ALEX: That you're not as interested in the conversation.
DR. LAUGESON: That's right. So you kind of disengage in the conversation, your attention is focused elsewhere. Then you're going to kind of turn your body away in that same direction that you're looking. What does that tell them you're about to do?
ALEX: It tells them that you're about to leave.
DR. LAUGESON: Yeah, you're about to walk away and that's the third step. So we start by looking away, kind of turning away and casually walking away. It slows down the process and if we've done this right, the people we've been trying to engage none of them notice when we walk off.
ALEX: I've noticed some neuro-typical guys that I hang out with who are really good at social skills. They'll go into a conversation and they won't even move their body into the conversation. They'll look over their shoulder and start talking to the other group and it seems like there's way less rejection from that.
Is that wrong?
DR. LAUGESON: That's absolutely a strategy that you can use. We actually teach a lot of our kids in our program the idea of what we call 'gaze aversion'. We don't necessarily do that with our bodies but that's what we're talking about which is a very protective way of entering a conversation before you've really known if you've been accepted.
DR. LAUGESON: Because you're not 100% invested yet.
We kind of identified what the steps are, right? The first step for entering a conversation is that you're going to kind of listen to the conversation and watch it, and then you're waiting for something. What are you waiting for?
ALEX: Waiting for a pause.
DR. LAUGESON: Very good, and then you're going to join by doing what?
ALEX: Sort of going towards the group, moving in slowly maybe.
DR. LAUGESON: Uh-uh and how will you actually join the conversation?
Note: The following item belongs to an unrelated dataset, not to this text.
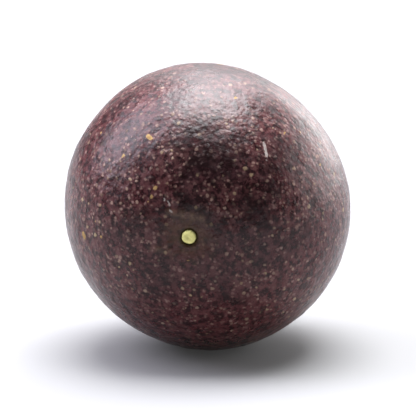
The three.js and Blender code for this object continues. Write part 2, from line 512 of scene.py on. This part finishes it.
def scarred(tree, colour, place, nub_gap):
    """Ochre corky spots, grey scratches and the brown nub, all with ragged edges. Also returns how
    corky each point is."""
    ragged = times(tree, combine(tree, "SUBTRACT", noise(tree, place, 0.5 * MM), 0.5), 0.5)
    cork_gap = combine(tree, "ADD", field(tree, "cork_edge"), ragged)
    scratch_gap = combine(tree, "ADD", field(tree, "scratch_edge"), ragged)
    nub_edge = combine(tree, "ADD", nub_gap, ragged)
    cork = ramp(tree, cork_gap, 0.08, -0.1)
    colour = over(tree, cork, colour, over(tree, noise(tree, place, 0.35 * MM), *CORK_OCHRES))
    colour = over(tree, ramp(tree, scratch_gap, 0.06, -0.08, 0.0, 0.8), colour, SCRATCH_GREY)
    colour = over(tree, ramp(tree, nub_edge, 3.4, 1.0, 0.0, 0.75), colour, NUB_SHADE)
    nub_colour = over(tree, noise(tree, place, 0.5 * MM, 3.0), *NUB_BROWNS)
    return over(tree, ramp(tree, nub_edge, 1.15, 0.75), colour, nub_colour), cork


def satin(tree, place, large, small, cork):
    """Roughness of the skin: satin, duller on the specks and dull on the cork."""
    gloss = ramp(tree, noise(tree, place, 2.5 * MM, 3.0), 0.3, 0.7, 0.26, 0.34)
    dull = times(tree, combine(tree, "MAXIMUM", large, small), 0.1)
    rough = combine(tree, "ADD", gloss, dull)
    return combine(tree, "MAXIMUM", rough, times(tree, cork, 0.8))


def fine_relief(tree, place, wandering, large, cork):
    """Relief too fine for the mesh: pebbles close together, which the specks lie on, a fine grain,
    and large specks and cork that stand out a little."""
    feeds = {"Vector": wandering, "Scale": 1 / PEBBLE_SPACING, "Smoothness": 0.6}
    pebbles = pattern(tree, "ShaderNodeTexVoronoi", "Distance", feeds, feature="SMOOTH_F1")
    fine_grain = times(tree, noise(tree, place, 0.55 * MM, 3.0, 0.6), 0.9)
    proud = times(tree, combine(tree, "ADD", large, cork), 0.25)
    lift = combine(tree, "ADD", combine(tree, "SUBTRACT", fine_grain, pebbles), proud)
    feeds = {"Strength": 1.0, "Distance": 0.078 * MM, "Height": lift}
    return pattern(tree, "ShaderNodeBump", "Normal", feeds)


def rind_finish():
    """Mottled and speckled plum skin, stained round the stem, with corky spots, scratches and a
    satin gloss, and with painted sheen, bounce light, highlight and shade laid into its colour.
    Specks and mottling fade near the stem, in dark patches and towards the nub."""
    finish = bpy.data.materials.new("speckled_rind")
    finish.use_nodes = True
    tree = finish.node_tree
    shader = tree.nodes["Principled BSDF"]
    place = pattern(tree, "ShaderNodeTexCoord", "Object", {})
    wandering, drawn_out = loosened(tree, place)
    stem_gap, nub_gap = field(tree, "stem_gap"), field(tree, "nub_gap")
    loose = noise(tree, place, 7 * MM, 4.0, 0.55)
    toned = combine(tree, "MULTIPLY_ADD", field(tree, "tone"), 0.2, loose)
    mottle = noise(tree, wandering, 1.3 * MM, 2.5, 0.6)

    crowd = ramp(tree, noise(tree, place, 5 * MM, 3.0), 0.35, 0.65, 0.55, 1.0)
    bold = ramp(tree, stem_gap, 1.5, 8.0, 0.35, 1.0)
    calm = ramp(tree, nub_gap, 12.0, 30.0, 0.6, 1.0)
    kept = times(tree, crowd, bold, ramp(tree, toned, 0.25, 0.6, 0.3, 1.3), calm)

    colour = ground_colour(tree, place, stem_gap, nub_gap, toned)
    colour = mottled(tree, colour, mottle, kept, calm)
    colour, large, small = speckled(tree, colour, wandering, drawn_out, mottle, kept)
    colour = stained(tree, colour, place, stem_gap)
    colour, cork = scarred(tree, colour, place, nub_gap)
    feed(tree, shader.inputs["Base Color"], colour)
    feed(tree, shader.inputs["Roughness"], satin(tree, place, large, small, cork))
    feed(tree, shader.inputs["Normal"], fine_relief(tree, place, wandering, large, cork))
    shader.inputs["IOR"].default_value = 1.335
    shader.inputs["Coat Weight"].default_value = 0.11
    shader.inputs["Coat Roughness"].default_value = 0.14
    shader.inputs["Coat IOR"].default_value = 1.25
    return finish


rind.data.materials.append(rind_finish())
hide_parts("rind")
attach(rind, "root")


# ---- The stub of the stem ----
# What is left of the stem after the fruit came away: a short, round, woody-green plug that grew
# out of the rind. Its end broke off unevenly, with a paler face and a sunken pith.

STUB_RADIUS = 1.36 * MM
STUB_PROUD = 0.85 * MM
STUB_EDGE = 0.75 * MM
STUB_PIT_RADIUS, STUB_PIT_DEPTH = 0.35 * MM, 0.12 * MM
STUB_FACE_INNER = 0.04 * MM
STUB_SUNK = 0.95  # share of the seat's depth that the stub goes down
STUB_COLUMNS = 120
STUB_SIDE_ROWS, STUB_EDGE_ROWS, STUB_FACE_ROWS = 10, 9, 16
STUB_RIBS, RIB_DIP = ((9, 0.012, 0.6), (14, 0.01, 2)), 0.018  # waves in a turn, share, phase
STUB_TEARS, TEAR_DIP = ((2, 0.07, 0.8), (3, 0.05, 2.1), (5, 0.03, 0)), 0.05
CRUMBLE_HEIGHT, CRUMBLE_SIZE, CRUMBLE_SEED = 0.03 * MM, 0.7 * MM, 21
CRUMBLE_START = 0.6  # in seat depths above the stub's bottom
STUB_FACES = paint(220, 212, 108), paint(242, 238, 172)
STUB_SIDE = paint(92, 92, 32)

stub_top = lip_place - STUB_PROUD
stub_bottom = lip_place + SEAT_DEPTH * STUB_SUNK
edge_turn = np.linspace(0, np.pi / 2, STUB_EDGE_ROWS)
side_places = np.linspace(stub_bottom, stub_top + STUB_EDGE, STUB_SIDE_ROWS)[:-1]
face_radii = np.linspace(STUB_RADIUS - STUB_EDGE, STUB_FACE_INNER, STUB_FACE_ROWS)[1:]
stub_radii = np.concatenate(
    [np.full(side_places.shape, STUB_RADIUS), STUB_RADIUS - STUB_EDGE * (1 - np.cos(edge_turn)), face_radii]
)
stub_places = np.concatenate(
    [
        side_places,
        stub_top + STUB_EDGE * (1 - np.sin(edge_turn)),
        stub_top + STUB_PIT_DEPTH * bell(face_radii, STUB_PIT_RADIUS),
    ]
)
stub_turns = np.linspace(0, 2 * np.pi, STUB_COLUMNS, endpoint=False)[None, :]
ribs = waves_round(stub_turns, STUB_RIBS) - RIB_DIP
torn = waves_round(stub_turns, STUB_TEARS) - TEAR_DIP
outside = np.clip((lip_place - stub_places) / STUB_PROUD, 0, 1)[:, None]
ribbed = stub_radii[:, None] * (1 + ribs + torn * outside)
stub_grid = np.stack(
    [ribbed * np.cos(stub_turns), stub_places[:, None] + 0 * ribbed, ribbed * np.sin(stub_turns)], -1
)
broken = np.clip((stub_bottom - stub_places) / SEAT_DEPTH - CRUMBLE_START, 0, 1)[:, None]
stub_grid[..., 1] += CRUMBLE_HEIGHT * grain(stub_grid, CRUMBLE_SIZE, CRUMBLE_SEED) * broken
stub_ends = [np.array([0, stub_bottom, 0]), np.array([0, stub_top + STUB_PIT_DEPTH, 0])]
stub = closed_grid("stem_stub_end", stub_grid + shift, [end + shift for end in stub_ends])


def stub_finish():
    """Yellow-green broken wood, paler and drier on its face, olive down its side, with fibres."""
    finish = bpy.data.materials.new("green_stem")
    finish.use_nodes = True
    tree = finish.node_tree
    shader = tree.nodes["Principled BSDF"]
    place = pattern(tree, "ShaderNodeTexCoord", "Object", {})
    fibres = noise(tree, place, 0.25 * MM, 3.0, 0.65)
    depth = pattern(tree, "ShaderNodeSeparateXYZ", "Y", {"Vector": place})
    face_place = float(stub_top + shift[1])
    sunk = ramp(tree, depth, face_place + 0.15 * MM, face_place + 0.85 * MM)
    colour = over(tree, sunk, over(tree, fibres, *STUB_FACES), STUB_SIDE)
    feed(tree, shader.inputs["Base Color"], colour)
    feeds = {"Strength": 0.7, "Distance": 0.05 * MM, "Height": fibres}
    feed(tree, shader.inputs["Normal"], pattern(tree, "ShaderNodeBump", "Normal", feeds))
    shader.inputs["Roughness"].default_value = 0.7
    return finish


stub.data.materials.append(stub_finish())
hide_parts("stem_stub")
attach(stub, "root")


# ---- The floor ----
# One plain pale sheet of opal acrylic, lit faintly from beneath, and wide enough to fill the view
# from every side.

FLOOR_HALF = 8.0
floor_mesh = bpy.data.meshes.new("floor")
floor_corners = np.array([(-1, -1, 0), (1, -1, 0), (1, 1, 0), (-1, 1, 0)]) * FLOOR_HALF
floor_mesh.from_pydata(floor_corners.tolist(), [], [(0, 1, 2, 3)])
floor = bpy.data.objects.new("floor", floor_mesh)
bpy.context.scene.collection.objects.link(floor)
floor_finish = bpy.data.materials.new("pale_floor")
floor_finish.use_nodes = True
floor_shader = floor_finish.node_tree.nodes["Principled BSDF"]
floor_shader.inputs["Base Color"].default_value = (0.28, 0.28, 0.282, 1)
floor_shader.inputs["Emission Color"].default_value = (1, 1, 1, 1)
floor_shader.inputs["Emission Strength"].default_value = 0.03
floor_shader.inputs["Roughness"].default_value = 0.8
floor_shader.inputs["Specular IOR Level"].default_value = 0.05
floor_mesh.materials.append(floor_finish)


# ---- The light ----
# Soft-edged lit areas far off in a dim room: a wide softbox overhead, a lower one that slopes down
# behind the fruit, a tall strip high on the left, and behind on the right a broad backdrop, a wall
# and a small bright rim light. The side of the camera is dark.

DIM_ROOM = (0.1, 0.1, 0.104, 1)
LIT_AREAS = (  # middle, way of its width, half width, half height and blur in degrees, light
    ((0.45, 1, 0.5), (1, -0.45, 0), 46, 16, 12, (1.5, 1.5, 1.53, 1)),  # backdrop
    ((0.7, 0.71, 0.02), (0.71, -0.7, 0), 38, 28, 14, (2.95, 2.95, 2.98, 1)),  # wall
    ((0.42, 0.907, 0), (0.907, -0.42, 0), 15, 17, 6, (4.5, 4.5, 4.53, 1)),  # rim light
    ((-0.735, 0.14, 0.665), (0.12, -0.97, 0.2), 17, 23, 8, (8.0, 7.9, 9.1, 1)),  # strip
    ((0.02, 0.72, 0.695), (1, 0, 0), 18, 13, 9, (7.0, 7.0, 7.3, 1)),  # sloping softbox
    ((0.02, 0.27, 0.963), (1, 0, 0), 20, 18, 5, (19.5, 19.6, 20.2, 1)),  # overhead softbox
)
SEEN_BEHIND = (1.06, 1.06, 1.06, 1)  # the plain pale background that the camera sees


def window(tree, way, middle, side, half_side, half_top, blur):
    """How much a way out of the scene goes through a soft-edged rectangle round its middle: half
    sizes and blur in degrees."""
    middle = Vector(middle).normalized()
    side = (Vector(side) - Vector(side).dot(middle) * middle).normalized()
    ahead = vector_step(tree, "DOT_PRODUCT", way, tuple(middle), out="Value")
    share = ramp(tree, ahead, 0.0, 0.1)
    for axis, half in ((side, half_side), (middle.cross(side), half_top)):
        along = vector_step(tree, "DOT_PRODUCT", way, tuple(axis), out="Value")
        inner, outer = np.sin(np.radians([half - blur, half + blur]))
        aside = combine(tree, "ABSOLUTE", along)
        share = times(tree, share, ramp(tree, aside, float(outer), float(inner)))
    return share


world = bpy.data.worlds.new("surroundings")
bpy.context.scene.world = world
world.use_nodes = True
air = world.node_tree
way = pattern(air, "ShaderNodeTexCoord", "Generated", {})
around = DIM_ROOM
for *form, light in LIT_AREAS:
    around = over(air, window(air, way, *form), around, light)
seen = pattern(air, "ShaderNodeLightPath", "Is Camera Ray", {})
feed(air, air.nodes["Background"].inputs["Color"], over(air, seen, around, SEEN_BEHIND))


# ---- The camera ----
# A long lens, a little to the right of the stem end and a little above.

CAMERA_AZIMUTH, CAMERA_ELEVATION, CAMERA_DISTANCE = np.radians(7), np.radians(12), 0.8
FRAME_WIDTH = 79 * MM  # how much the view spans at the fruit
AIM = Vector((0, 0, 26 * MM))

lens = bpy.data.cameras.new("camera")
camera = bpy.data.objects.new("camera", lens)
bpy.context.scene.collection.objects.link(camera)
toward = Vector(
    (
        np.sin(CAMERA_AZIMUTH) * np.cos(CAMERA_ELEVATION),
        -np.cos(CAMERA_AZIMUTH) * np.cos(CAMERA_ELEVATION),
        np.sin(CAMERA_ELEVATION),
    )
)
camera.location = AIM + toward * CAMERA_DISTANCE
camera.rotation_euler = toward.to_track_quat("Z", "Y").to_euler()
lens.lens = lens.sensor_width * CAMERA_DISTANCE / FRAME_WIDTH
bpy.context.scene.camera = camera
bpy.context.scene.view_settings.view_transform = "Standard"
ALEX: Once you're accepted as part of the circle, you say something that is related to the topic.
DR. LAUGESON: Yeah, you're going to want to comment or ask a question that's on topic and then you're going to be assessing whether or not you're accepted in the conversation.
ALEX: You make the comment before you determine whether or not you've been accepted.
DR. LAUGESON: Yeah, you always want to make the comment first.